Now, in January 330, Alexander approached with his army of some 60,000 men, united after their passage through the mount
ains; he mounted the long low tread of the north-west staircase towards the Gate of Xerxes and its two monumentally sculpted bulls. It was a steep climb into a world of vast pomposity, hitherto unknown to the Greeks, but the Persian governor was waiting to welcome him. He was shown into the pillared hall of Darius I, 150 feet square and linked to the royal living-quarters by a narrow passage; he walked through the small central chamber into the Hundred-columned Hall of Xerxes, at whose entrance the Persian king was shown stabbing the beasts of evil, the winged lion-griffin and the lion-headed demon, those fateful ancestors of the Devil of the western world. Behind this hall stood the treasury, a building of mudbrick whose red-washed floor and brightly plastered pillars were lit through two small skylights, and here Alexander found his reward, 120,000 talents of uncoined bullion, the largest single fortune in the world.

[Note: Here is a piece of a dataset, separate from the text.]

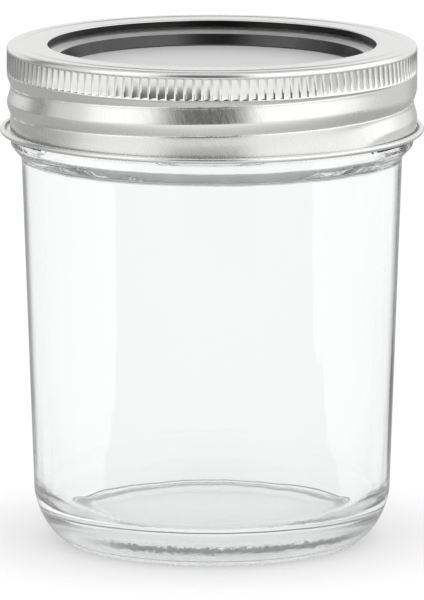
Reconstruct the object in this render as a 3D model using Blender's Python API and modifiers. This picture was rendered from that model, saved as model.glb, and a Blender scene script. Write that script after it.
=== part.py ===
"""Wide-mouth preserving jar with a two-piece screw closure: a pressed glass jar, a tinplate lid
with its sealing ring, and a tinplate screw band with a knurled shoulder and a rolled thread.
Metres, +Z up, origin at the centre of the resting ring."""

import math

import bmesh
import bpy
from mathutils import Vector

# Clearances
FIT_GAP = 0.0003  # between neighbouring pieces
THREAD_CLEARANCE = 0.00035  # glass thread's crest to the band's plain wall
BEAD_CLEARANCE = 0.0007  # band's bead to the root of the glass thread
THREAD_LEAD = 0.00145  # glass thread's crest above the band's bead, along the axis
PANEL_CLEARANCE = 0.0030  # lid's sunk panel to the bore
COLLAR_CLEARANCE = 0.00045  # band's foot down to the transfer ring

# Screw thread shared by the jar and the band
THREAD_PITCH = 0.00508
FINISH_RADIUS = 0.0343  # at the root of the glass thread
GLASS_THREAD_HEIGHT = 0.0011
GLASS_THREAD_WIDTH = 0.0023
GLASS_THREAD_START_DEG = -225.0
GLASS_THREAD_END_DEG = 190.0
GLASS_THREAD_FADE_DEG = 20.0

# Glass jar
GLASS_HEIGHT = 0.08605
BODY_FOOT_RADIUS = 0.0315
BODY_TOP_RADIUS = 0.0335
GLASS_WALL = 0.0025
FLOOR_HEIGHT = 0.0045
FLOOR_CORNER = 0.0070
HEEL_RISE = 0.0090
HEEL_REACH = 0.0046
REST_WIDTH = 0.0013
PUSH_UP = 0.0013
PUSH_UP_EDGE = 0.0009
COLLAR_PROUD = 0.0007  # the transfer ring, from the thread's root out
COLLAR_SHOULDER = 0.0005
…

Already he had encouraged his troops with talk of Persepolis as the most hateful city in Asia and for the past four years they had risked their lives in the hope of plunder; they could not, therefore, be left milling round the terrace, and when their king reappeared he gave them the word for which they had long soldiered. Up the staircases they streamed in an orgy of looting which archaeology has since confirmed. Among the ruins of Persepolis pots and glasses were found shattered, the heads of the carvings had been mutilated and there was evidence of vandalism which cannot be excused as the passage of time. The palace treasure was exempted as Alexander's property; elsewhere, marble statues were dragged away from their bases and their limbs smashed and strewn on the ground; guards and inhabitants were killed indiscriminately and women were stripped of their clothes and jewellery until Alexander, it is said, demanded they should be spared. Mad for a share in their limited spoils, the troops then took to fighting among themselves.